NSW Fair Trading announced that as of June 1 it will be illegal for ticket resellers to sell tickets for more than their original cost.

This includes the transaction costs of the original purchase (i.e. booking fees), which will be capped at 10%. To provide a transparent ticket resale market, resellers will also have to list the original cost of the ticket in their advertisement, as well as any row, bay or seat number that applies to it.

Amendments made to the Fair Trading Act 1987 will see scalpers copping fines of up to $11,000 for individuals or $22,000 for businesses if they breach the new laws. Fair Trading officers will also be able to give people penalty infringement notices or hit them with a $550 fine, even for one-off offences.

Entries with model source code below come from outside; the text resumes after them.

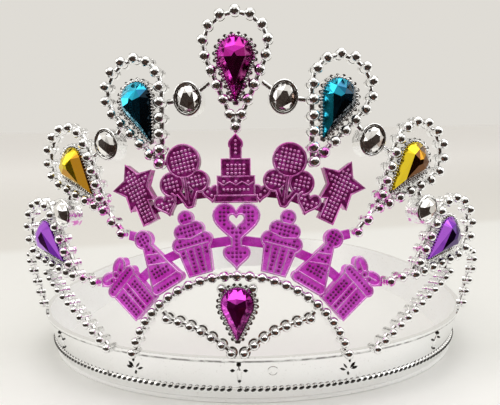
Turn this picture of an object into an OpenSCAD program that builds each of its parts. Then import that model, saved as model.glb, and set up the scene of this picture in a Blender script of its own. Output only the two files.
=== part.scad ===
// Birthday crown: a chromed band with a wall of bead work, a studded magenta frieze
// and eight drop stones. Front of the crown towards -Y, origin on the table under the
// middle of the whole crown. Left and right are as seen from the front.

/* [Band] */
// Width of the band over its top edge
band_w = 150; // [130:1:170]
// Reach of the band's top edge in front of its widest line
band_front = 65.7; // [64:0.1:68]
// Reach of the band's top edge behind its widest line
band_back = 114.5; // [105:0.5:120]
// Height of the band
band_h = 14.8; // [14:0.2:16]
// Thickness of the band between its lips
band_t = 1.2; // [1:0.1:1.6]
// How far the bottom edge lies inside the top edge
band_inset = 3.5; // [2:0.5:4]
// How far the lips and the ridge stand out from the band's face
lip = 0.5; // [0.3:0.1:0.7]
// Height of the ridge that carries the rope of small beads
ridge_z = 4.6; // [4:0.1:6]

/* [Wall of the bead work] */
// Backward slope of the wall at the front, in millimetres per millimetre of height
wall_slope = 0.131; // [0.12:0.001:0.14]
// How far the middles of the bead domes stand in front of the wall
wall_stand = 1.5; // [1.4:0.1:1.8]

/* [Beads] */
// Diameter of a bead's dome
bead_d = 3; // [2.8:0.1:3]
// Diameter of the post behind the dome
post_d = 2.7; // [2.2:0.1:2.7]
// Depth of a bead from the middle of its dome to its back
bead_depth = 3.4; // [3.2:0.1:3.6]
// Depth of a bead on the outer strands
outer_depth = 2; // [1.8:0.1:2.4]
// Thickness of the disc at the back of a bead
heel_t = 1.3; // [0.8:0.1:1.3]
// Diameter of the stubs that join the beads
stub_d = 1.6; // [1.2:0.1:1.6]
// Diameter of a dome in the petals
petal_dome_d = 3.3; // [3:0.1:3.3]
// Diameter of a dome on the diagonal strands
diagonal_dome_d = 2.7; // [2.5:0.1:2.8]
// Diameter of a dome on the swag below the pendant
swag_dome_d = 2.6; // [2.4:0.1:2.7]
// Diameter of the disc behind a dome on the swag
swag_heel_d = 3.3; // [3:0.1:3.4]

/* [Petals] */
// Radius of a petal's round head
loop_r = 9.2; // [9:0.1:9.4]
// Distance between the beads of a petal
loop_pitch = 4.45; // [4.4:0.01:4.5]
// Turn of the round head before its sides run straight, in degrees
loop_turn = 113; // [112:1:114]
// Distance of the single bead at a petal's tip below the middle of its head
loop_end = 23.2; // [23:0.1:23.5]
// Height of the middle of a petal's stone below the middle of its head
stone_drop = 7.1; // [6.8:0.1:7.4]

/* [Stones] */
// Length of a petal's drop stone
drop_l = 17.8; // [17:0.1:18]
// Width of a petal's drop stone
drop_w = 9.6; // [9.3:0.1:10]
// Thickness of a drop stone
drop_t = 4.2; // [3.8:0.1:4.6]
// Length of the pendant's drop stone
pendant_l = 14; // [13.6:0.1:14.2]
// Width of the pendant's drop stone
pendant_w = 8.7; // [8.5:0.1:9]
// Height of the middle of the pendant above the table
pendant_z = 27.2; // [27:0.1:27.3]
// Width of the wall of a setting round its stone
setting_wall = 1; // [0.9:0.1:1.2]
// Depth of a setting
setting_t = 2.9; // [2.6:0.1:3]
// Diameter of a setting's teeth
tooth_d = 1.1; // [0.9:0.1:1.2]
// Number of teeth along each side of a setting
teeth = 12; // [10:1:14]
// Width of an oval stone
oval_w = 6.6; // [6:0.1:7]
// Height of an oval stone
oval_h = 8.1; // [7.6:0.1:8.4]
// Thickness of an oval stone
oval_t = 2.7; // [2.4:0.1:3.2]
// Depth of an oval stone's cup
cup_t = 4.6; // [4:0.1:5]
// Clearance round every stone and between neighbouring pieces
gap = 0.1; // [0.08:0.01:0.12]

/* [Arch and frieze] */
// Height of the point round which arch and frieze are bent
fan_z = 5.8; // [5.6:0.1:6]
// Radius of the bead arch
arch_r = 32; // [31.8:0.1:32.2]
// Beads in the arch
arch_beads = 25; // [25:2:25]
// Radius of the middle of the frieze's lower row
low_r = 42.8; // [42.7:0.1:42.9]
// Radius of the middle of the frieze's upper row
high_r = 61.1; // [61:0.1:61.2]
// Angle between the motifs of the lower row
low_step = 16.6; // [16.4:0.1:16.8]
// Angle between the motifs of the upper row
high_step = 13.8; // [13.6:0.1:14]
// Thickness of a motif
motif_t = 2.6; // [2.2:0.1:2.8]
// Thickness of the flat webs that join the motifs
web_t = 1; // [0.8:0.1:1.2]
// Width of the flat webs
web_w = 2.6; // [2:0.1:3]

/* [Hidden] */
$fn = 32;
silver = "gainsboro";
magenta = "mediumvioletred";

half_w = band_w / 2;
bead_r = bead_d / 2;
// Step from the edge of a dome in to the edge of the disc behind it
heel_step = 0.2;
heel_r = bead_r - heel_step;
mid_depth = -bead_depth / 2;
// Distance of the widest line in front of the middle of the whole crown
widest_y = -23;

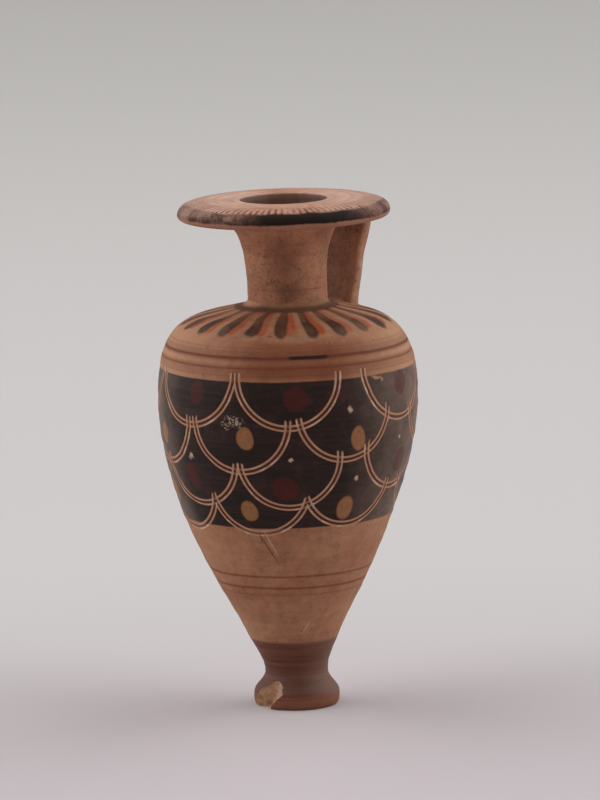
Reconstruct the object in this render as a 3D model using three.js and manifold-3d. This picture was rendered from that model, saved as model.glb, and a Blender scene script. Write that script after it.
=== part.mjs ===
// Aryballos: a small footed flask for scented oil, made of fired clay.
// Five pieces are thrown or cut from clay: foot, hollow body, neck, mouth plate and strap handle.
// Layers and rolls of wet clay, the luting, join them, and each is a solid of its own.
// Millimetres, +Z up. The origin is the centre of the resting face, and the handle stands at +Y.

import * as THREE from 'three';
import { mergeVertices } from 'three/addons/utils/BufferGeometryUtils.js';
import Module from 'manifold-3d';

const wasm = await Module();
wasm.setup();

// Facets round a turned piece, and straight steps along each curve of an outline
const facets = 40;
const curveSteps = 6;

// Gap between two pieces that meet on a curved face
const fitGap = 0.3;

// Foot
const footHeight = 8;
const footWaistRadius = 7.4;
const footEdgeRadius = 10.15;
const footEdgeHeight = 2.5;
const restingRadius = 9;
const footHollowRadius = 6.4;
const footHollowDepth = 1.25;

// Chunk broken out of the foot's edge: its direction, width and height
const chipTurn = THREE.MathUtils.degToRad(-11);
const chipTilt = THREE.MathUtils.degToRad(9);
const chipWidth = 9.8;
const chipHeight = 5;

// Body
const bodyHeight = 86.25;
const bellyRadius = 30.5;
const bellyHeight = 64.75;
const shoulderRadius = 19.5;
const shoulderDrop = 1.8;
const bodyWall = 3;
const bodyFloor = 5;
const floorRounding = 6;

// Lower body, a cone that starts at the waist and swells into the belly
const coneRadius = 13;
const coneHeight = 12.9;
const coneSlope = 0.47;

// Hole through the shoulder, neck and plate
const throatRadius = 6.4;

// Neck
const neckLength = 17.6;
const neckRadius = 9.35;
const neckTopRadius = 12;

// Mouth plate
const plateRadius = 24.9;
const plateDish = 0.9;
const rimThickness = 4.5;
const rimWidest = 1.7;
const plateEdgeRounding = 2.2;
const plateCrown = 7.9;
const mouthRadius = 10.1;
const funnelDepth = 4.6;

// Luting
const footLuting = 0.75;
const neckLuting = 1.5;
const neckLutingSpread = 2.2;
const plateLuting = 0.5;
const plateLutingProud = 0.9;
const handleLuting = 0.8;
const rootSpread = 1.2;

// Strap handle
const strapWidth = 16;
const strapThickness = 3;
const strapProud = 0.3;
const headDrop = 1;
const strapRootReach = 17.9;
const strapHang = 6;
const strapRise = 7.5;
const strapLean = 1.3;

// Heights of the joints, worked up from the resting face
const bodyBase = footHeight + footLuting;
const bodyTop = bodyBase + bodyHeight;
const neckBase = bodyTop + neckLuting;
const neckTop = neckBase + neckLength;
const plateBase = neckTop + plateLuting;
const plateHeight = plateDish + rimThickness;
const plateTop = plateBase + plateHeight;
const headTop = plateTop - headDrop;

// The roll of clay round the neck's root spreads out from it over the shoulder
const neckLutingRadius = neckRadius + neckLutingSpread;

// A turned solid from an outline of radius and height. The outline runs counter-clockwise.
function turned(outline) {
  return new THREE.LatheGeometry(outline, facets).rotateX(Math.PI / 2);
}

// A solid of constant width across X from a closed outline of Y and Z
function strapSolid(outline, width) {
  const options = { depth: width, bevelEnabled: false, curveSegments: curveSteps };
  const geometry = new THREE.ExtrudeGeometry(new THREE.Shape(outline), options);
  geometry.translate(0, 0, -width / 2);
  const toYZ = new THREE.Matrix4().makeBasis(
    new THREE.Vector3(0, 1, 0), new THREE.Vector3(0, 0, 1), new THREE.Vector3(1, 0, 0));
  return geometry.applyMatrix4(toYZ);
}

// A box between two corners
function block(low, high) {
  const size = new THREE.Vector3().subVectors(high, low);
  const centre = new THREE.Vector3().addVectors(low, high).multiplyScalar(0.5);
  return new THREE.BoxGeometry(size.x, size.y, size.z).translate(centre.x, centre.y, centre.z);
}

// Closed geometry to a solid that can be cut and joined
function toSolid(geometry) {
  const bare = geometry.clone();
  bare.deleteAttribute('normal');
  bare.deleteAttribute('uv');
  const merged = mergeVertices(bare, 1e-4);
  const index = merged.index.array;
  const triangles = [];
  for (let i = 0; i < index.length; i += 3) {
    const [a, b, c] = [index[i], index[i + 1], index[i + 2]];
    if (a !== b && b !== c && c !== a) triangles.push(a, b, c);
  }
  return new wasm.Manifold(new wasm.Mesh({
    numProp: 3,
    vertProperties: new Float32Array(merged.attributes.position.array),
    triVerts: new Uint32Array(triangles),
  }));
}

// A solid back to geometry
function toGeometry(solid) {
  const mesh = solid.getMesh();
  const geometry = new THREE.BufferGeometry();
  geometry.setAttribute('position', new THREE.BufferAttribute(mesh.vertProperties, 3));
  geometry.setIndex(new THREE.BufferAttribute(mesh.triVerts, 1));
  geometry.computeVertexNormals();
  return geometry;
}

// An outline moved outwards by a distance, or inwards where the distance is negative.
// The outline runs upwards along the outside of a turned piece.
function moved(outline, distance) {
  return outline.map((point, i) => {
    const before = outline[Math.max(i - 1, 0)];
    const after = outline[Math.min(i + 1, outline.length - 1)];
    const along = new THREE.Vector2().subVectors(after, before).normalize();
    return new THREE.Vector2(point.x + along.y * distance, point.y - along.x * distance);
  });
}

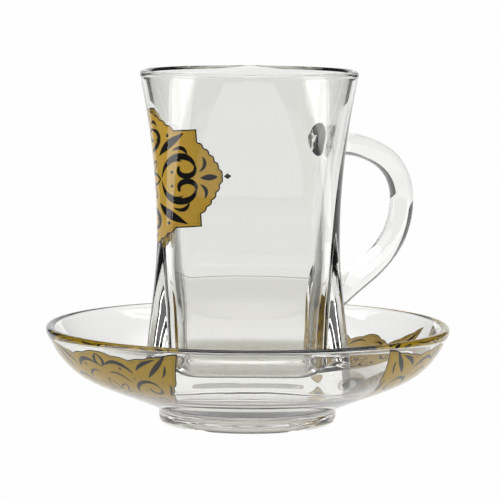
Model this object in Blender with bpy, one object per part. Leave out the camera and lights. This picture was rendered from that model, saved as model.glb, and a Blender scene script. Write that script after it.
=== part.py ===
"""Turkish tea glass with its saucer: a pressed clear glass with an ear handle, standing in a clear glass dish.

Metres, +Z up. The origin is the middle of the saucer's foot, on the surface that it stands on. The glass is round at
its rim and a rounded square from the waist down. Its faces look along X and Y, and the handle stands on the corner
between +X and +Y. The glass rests loose in the saucer's well.
"""

from math import atan2, cos, pi, radians, sin, sqrt, tan

import bmesh
import bpy
from mathutils import Vector

# Saucer: overall size, foot ring and well. The pulls shape the two curves of its bowl.
SAUCER_RADIUS = 0.0601
SAUCER_LIP_Z = 0.0280
LIP_RADIUS = 0.0014
FOOT_RING_RADIUS = 0.0263
FOOT_RING_WIDTH = 0.0045
FOOT_RING_HEIGHT = 0.0046
FOOT_RING_ROUNDING = 0.0011
FOOT_RING_TAPER = 0.0016
RECESS_Z = 0.0060
RECESS_ROUNDING = 0.0012
WELL_RADIUS = 0.0355
WELL_Z = 0.0108
BOWL_INSIDE_PULLS = ((0.0442, 0.0136), (0.0522, 0.0166))
BOWL_OUTSIDE_PULLS = ((0.0528, 0.0123), (0.0472, 0.0136))
SAUCER_STEPS = 64

# Glass: heights, widths and walls. It stands RESTING_GAP above the well.
RESTING_GAP = 0.0003
GLASS_BASE_Z = WELL_Z + RESTING_GAP
GLASS_RIM_Z = 0.1045
WAIST_Z = 0.0570
WAIST_HALF = 0.0266
RIM_HALF = 0.0326
BASE_HALF = 0.0299
SWELL_HEIGHT = 0.0450
CORNER_RADIUS = 0.0095
FOOT_ROUNDING = 0.0032
RIM_WALL = 0.0024
WALL_TAPER = 0.030
WALL_TAPER_START_Z = 0.0950
WALL_SWELL = 2.4
WALL_SWELL_START_Z = 0.0660
CAVITY_FLOOR_Z = 0.0150
CAVITY_ROUNDING = 0.0050
CAVITY_LEAST_HALF = 0.0217
CAVITY_CORNER_RADIUS = 0.0050
GLASS_COLUMNS = 48
COLUMN_CROWDING = 0.15
OUTSIDE_LEVELS = 17
INSIDE_LEVELS = 14

# Handle: a bar in the upright plane through the corner, as distance from the axis and height
HANDLE_ANGLE = radians(45)
HANDLE_TOP_ROOT = (0.0318, 0.0820)
HANDLE_TOP_PULL = (0.0610, 0.0808)
HANDLE_BACK = (0.0672, 0.0626)
HANDLE_BACK_RISE = 0.0078
HANDLE_BACK_DROP = 0.0196
HANDLE_LOW_PULL = (0.0400, 0.0374)
HANDLE_LOW_ROOT = (0.0328, 0.0339)
HANDLE_HALF_THICK = 0.0034
HANDLE_HALF_DEEP = 0.0036
ROOT_FLARE = 0.0018
ROOT_FLARE_SHARE = 0.18
LOW_ROOT_SWELL = 0.0016
HANDLE_SIDES = 12


def clear_scene():
    for old in list(bpy.data.objects):
        bpy.data.objects.remove(old, do_unlink=True)


def clear_glass(name, color):
    """Clear pressed glass."""
    material = bpy.data.materials.new(name)
    material.use_nodes = True
    shader = material.node_tree.nodes["Principled BSDF"]
    shader.inputs["Base Color"].default_value = (*color, 1.0)
    shader.inputs["Roughness"].default_value = 0.02
    shader.inputs["Metallic"].default_value = 0.0
    shader.inputs["IOR"].default_value = 1.51
    shader.inputs["Transmission Weight"].default_value = 1.0
    return material


def add_object(name, mesh, material):
    obj = bpy.data.objects.new(name, mesh)
    mesh.materials.append(material)
    bpy.context.scene.collection.objects.link(obj)
    return obj


def loft(rings):
    """A closed body: neighbouring rings bridged, and the first and last ring capped."""
    bm = bmesh.new()
    loops = []
    for ring in rings:
        points = [bm.verts.new(p) for p in ring]
        loops.append([bm.edges.new((a, b)) for a, b in zip(points, points[1:] + points[:1])])
    for low, high in zip(loops, loops[1:]):
        bmesh.ops.bridge_loops(bm, edges=low + high)
    for end in (loops[0], loops[-1]):
        bmesh.ops.edgeloop_fill(bm, edges=end)
    bmesh.ops.recalc_face_normals(bm, faces=bm.faces)
    mesh = bpy.data.meshes.new("loft")
    bm.to_mesh(mesh)
    bm.free()
    mesh.shade_smooth()
    mesh.set_sharp_from_angle(angle=radians(50))
    return mesh


def bezier(start, start_pull, end_pull, end, steps):
    """Points of one cubic curve, both ends included."""
    curve = []
    for i in range(steps + 1):
        t = i / steps
        weights = ((1 - t) ** 3, 3 * t * (1 - t) ** 2, 3 * t * t * (1 - t), t**3)
        pulls = (start, start_pull, end_pull, end)
        curve.append(tuple(sum(w * p[k] for w, p in zip(weights, pulls)) for k in (0, 1)))
    return curve


def arc(centre, radius, start, stop, steps):
    """Points of a round stretch, its angles in degrees, both ends included."""
    angles = [radians(start + (stop - start) * i / steps) for i in range(steps + 1)]
    return [(centre[0] + radius * cos(a), centre[1] + radius * sin(a)) for a in angles]


def section_radius(angle, half, corner):
    """Distance from the axis to a rounded square of this half-width and corner radius. A corner as large as the
    half-width makes it a circle."""
    turned = abs((angle + pi / 4) % (pi / 2) - pi / 4)
    inset = half - corner
    if half * tan(turned) <= inset:
        return half / cos(turned)
    across = inset * (cos(turned) - sin(turned))
    return inset * (cos(turned) + sin(turned)) + sqrt(max(corner**2 - across**2, 0.0))


def outer_half(z):
    """Half-width of the glass: a parabola from the waist up to the rim, and a half cosine down to the foot."""
    if z > WAIST_Z:
        return WAIST_HALF + (RIM_HALF - WAIST_HALF) * ((z - WAIST_Z) / (GLASS_RIM_Z - WAIST_Z)) ** 2
    swell = 1 - cos(pi * (WAIST_Z - z) / SWELL_HEIGHT)
    return WAIST_HALF + (BASE_HALF - WAIST_HALF) * swell / 2


def outer_corner(z):
    """Corner radius: constant below the waist. Above it the corner's ridge leans in by a parabola to meet the round
    rim, and the radius that puts the ridge there grows to a full circle."""
    if z <= WAIST_Z:
        return CORNER_RADIUS
    waist_ridge = WAIST_HALF * sqrt(2) - CORNER_RADIUS * (sqrt(2) - 1)
    rise = (z - WAIST_Z) / (GLASS_RIM_Z - WAIST_Z)
    ridge = waist_ridge + (RIM_HALF - waist_ridge) * rise**2
    return (outer_half(z) * sqrt(2) - ridge) / (sqrt(2) - 1)


def wall(z):
    """Wall thickness: thin at the rim, and thickening ever faster below the waist."""
    taper = WALL_TAPER * max(WALL_TAPER_START_Z - z, 0.0)
    return RIM_WALL + taper + WALL_SWELL * max(WALL_SWELL_START_Z - z, 0.0) ** 2


def inner_half(z):
    """Half-width of the cavity: the outside less the wall, and upright near the floor, where the outside flares."""
    return max(outer_half(z) - wall(z), CAVITY_LEAST_HALF)


def glass_ring(z, half, corner):
    """One level of the glass. The columns crowd at the corners, where the section turns."""
    ring = []
    for i in range(GLASS_COLUMNS):
        angle = 2 * pi * i / GLASS_COLUMNS
        angle += COLUMN_CROWDING * sin(4 * angle)
        r = section_radius(angle, half, min(corner, half))
        ring.append(Vector((r * cos(angle), r * sin(angle), z)))
    return ring


def glass_levels():
    """(height, half-width, corner radius) from the foot up the outside, over the rim and down to the cavity's floor."""
    levels = []
    side_start = GLASS_BASE_Z + FOOT_ROUNDING
    for pull, rise in arc((1.0, 1.0), 1.0, 270, 180, 4)[:-1]:
        half, corner = outer_half(side_start), CORNER_RADIUS
        inward = FOOT_ROUNDING * pull
        levels.append((GLASS_BASE_Z + FOOT_ROUNDING * rise, half - inward, corner - inward))
    rim_start = GLASS_RIM_Z - RIM_WALL / 2
    for i in range(OUTSIDE_LEVELS + 1):
        z = side_start + (rim_start - side_start) * i / OUTSIDE_LEVELS
        levels.append((z, outer_half(z), outer_corner(z)))
    rim_middle = outer_half(rim_start) - RIM_WALL / 2
    for half, z in arc((rim_middle, rim_start), RIM_WALL / 2, 0, 180, 6)[1:]:
        levels.append((z, half, half))
    side_end = CAVITY_FLOOR_Z + CAVITY_ROUNDING
    for i in range(1, INSIDE_LEVELS + 1):
        z = rim_start + (side_end - rim_start) * i / INSIDE_LEVELS
        corner = max(outer_corner(z) - wall(z), CAVITY_CORNER_RADIUS)
        levels.append((z, inner_half(z), corner))
    side = levels[-1][1]
    for pull, rise in arc((1.0, 1.0), 1.0, 180, 270, 6)[1:]:
        half = side - CAVITY_ROUNDING * pull
        levels.append((CAVITY_FLOOR_Z + CAVITY_ROUNDING * rise, half, CAVITY_CORNER_RADIUS))
    return levels


def handle_rings():
    """Oval rings along two curves that meet at the handle's back, with flared roots sunk in the glass's corner."""
    rise = (HANDLE_BACK[0], HANDLE_BACK[1] + HANDLE_BACK_RISE)
    drop = (HANDLE_BACK[0], HANDLE_BACK[1] - HANDLE_BACK_DROP)
    path = bezier(HANDLE_TOP_ROOT, HANDLE_TOP_PULL, rise, HANDLE_BACK, 12)
    path += bezier(HANDLE_BACK, drop, HANDLE_LOW_PULL, HANDLE_LOW_ROOT, 14)[1:]
    last = len(path) - 1
    rings = []
    for i, (rho, z) in enumerate(path):
        before, after = path[max(i - 1, 0)], path[min(i + 1, last)]
        slope = atan2(after[1] - before[1], after[0] - before[0])
        along = i / last
        nearness = max(1 - min(along, 1 - along) / ROOT_FLARE_SHARE, 0.0)
        flare = ROOT_FLARE * nearness**2
        thick = HANDLE_HALF_THICK + flare + LOW_ROOT_SWELL * along**2
        deep = HANDLE_HALF_DEEP + flare
        ring = []
        for side in range(HANDLE_SIDES):
            a = 2 * pi * side / HANDLE_SIDES
            out = rho - sin(slope) * thick * cos(a)
            across = deep * sin(a)
            x = out * cos(HANDLE_ANGLE) - across * sin(HANDLE_ANGLE)
            y = out * sin(HANDLE_ANGLE) + across * cos(HANDLE_ANGLE)
            ring.append(Vector((x, y, z + cos(slope) * thick * cos(a))))
        rings.append(ring)
    return rings


def build_glass():
    """The glass and its handle, pressed as one piece."""
    material = clear_glass("clear_glass", (0.93, 0.95, 0.93))
    glass = add_object("tea_glass", loft([glass_ring(*level) for level in glass_levels()]), material)
    handle = add_object("handle_bar", loft(handle_rings()), material)
    handle.hide_render = True
    handle.display_type = "WIRE"
    join = glass.modifiers.new("handle", "BOOLEAN")
    join.operation = "UNION"
    join.object = handle


def saucer_profile():
    """The saucer's half section, (radius, height), from the middle of the well over the lip and down to the recess."""
    lip = arc((SAUCER_RADIUS - LIP_RADIUS, SAUCER_LIP_Z), LIP_RADIUS, 160, -20, 6)
    inside = bezier((WELL_RADIUS, WELL_Z), *BOWL_INSIDE_PULLS, lip[0], 11)
    outside = bezier(lip[-1], *BOWL_OUTSIDE_PULLS, (FOOT_RING_RADIUS, FOOT_RING_HEIGHT), 12)
    edge = (FOOT_RING_RADIUS - FOOT_RING_ROUNDING, FOOT_RING_ROUNDING)
    foot = arc(edge, FOOT_RING_ROUNDING, 0, -90, 3)
    inner = FOOT_RING_RADIUS - FOOT_RING_WIDTH
    foot += [(inner + FOOT_RING_TAPER, 0.0), (inner, RECESS_Z - RECESS_ROUNDING)]
    recess = [(inner - RECESS_ROUNDING, RECESS_Z), (0.0, RECESS_Z)]
    return [(0.0, WELL_Z)] + inside + lip[1:] + outside[1:] + foot + recess


def build_saucer():
    """The dish: its half section turned round the Z axis."""
    profile = saucer_profile()
    mesh = bpy.data.meshes.new("saucer_profile")
    edges = [(i, i + 1) for i in range(len(profile) - 1)]
    mesh.from_pydata([(r, 0.0, z) for r, z in profile], edges, [])
    saucer = add_object("saucer", mesh, clear_glass("saucer_glass", (0.94, 0.955, 0.945)))
    turn = saucer.modifiers.new("turned", "SCREW")
    turn.steps = turn.render_steps = SAUCER_STEPS
    turn.use_merge_vertices = True
    turn.merge_threshold = 0.00005
    turn.use_smooth_shade = True


clear_scene()
build_saucer()
build_glass()
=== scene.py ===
"""The looks of a turkish tea glass on its saucer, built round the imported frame.

Both are clear pressed glass with fired gold prints. The sections follow the object from the ground up: the
saucer, its three prints, the glass with its handle, the print on its corner, and last the studio and the
camera. Lengths are in metres, and the prints are drawn in millimetres. The glass is round at its rim and a
rounded square from the waist down, with faces that look along X and Y.
"""

import bpy
import numpy as np
from mathutils import Euler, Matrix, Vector


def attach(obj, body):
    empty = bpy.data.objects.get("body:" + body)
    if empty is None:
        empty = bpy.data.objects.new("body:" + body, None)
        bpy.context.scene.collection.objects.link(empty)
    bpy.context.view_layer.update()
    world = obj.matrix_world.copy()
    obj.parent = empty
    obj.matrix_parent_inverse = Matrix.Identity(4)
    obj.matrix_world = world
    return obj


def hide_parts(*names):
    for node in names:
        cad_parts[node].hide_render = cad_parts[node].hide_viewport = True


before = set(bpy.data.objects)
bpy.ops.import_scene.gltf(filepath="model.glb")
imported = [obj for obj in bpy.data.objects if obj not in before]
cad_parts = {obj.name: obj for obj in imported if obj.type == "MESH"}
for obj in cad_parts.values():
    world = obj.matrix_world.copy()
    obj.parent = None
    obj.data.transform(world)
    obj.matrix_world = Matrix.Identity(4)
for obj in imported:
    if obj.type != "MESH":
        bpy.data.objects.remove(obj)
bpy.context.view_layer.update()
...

The new laws apply to tickets for NSW events that have a resale restriction, meaning the ticket has terms or conditions set by the promoter which limits the way it can be redistributed. If ticket holders do find that the event prohibits the resale of their ticket, they’ll be able to contact the Department of Fair Trading who will assess the terms and conditions of the ticket and decide on appropriate action.

These are protective measures for customers who buy resale tickets in accordance with the new regulations, and will prevent event organisers from cancelling such tickets.

According to the NSW Fair Trading website, “one of the aims of the ticket scalping laws is to provide for a legitimate resale market. Consumers who purchase an event ticket and can no longer attend should be able to sell that ticket to someone else and recover their costs in the process.”

The laws will also prevent the resale of complimentary tickets, like those won in competitions, meaning that if you can’t go, you’ll have to give it away for free.

The new laws apply no matter how many times a ticket is resold, and only for events that are hosted in NSW.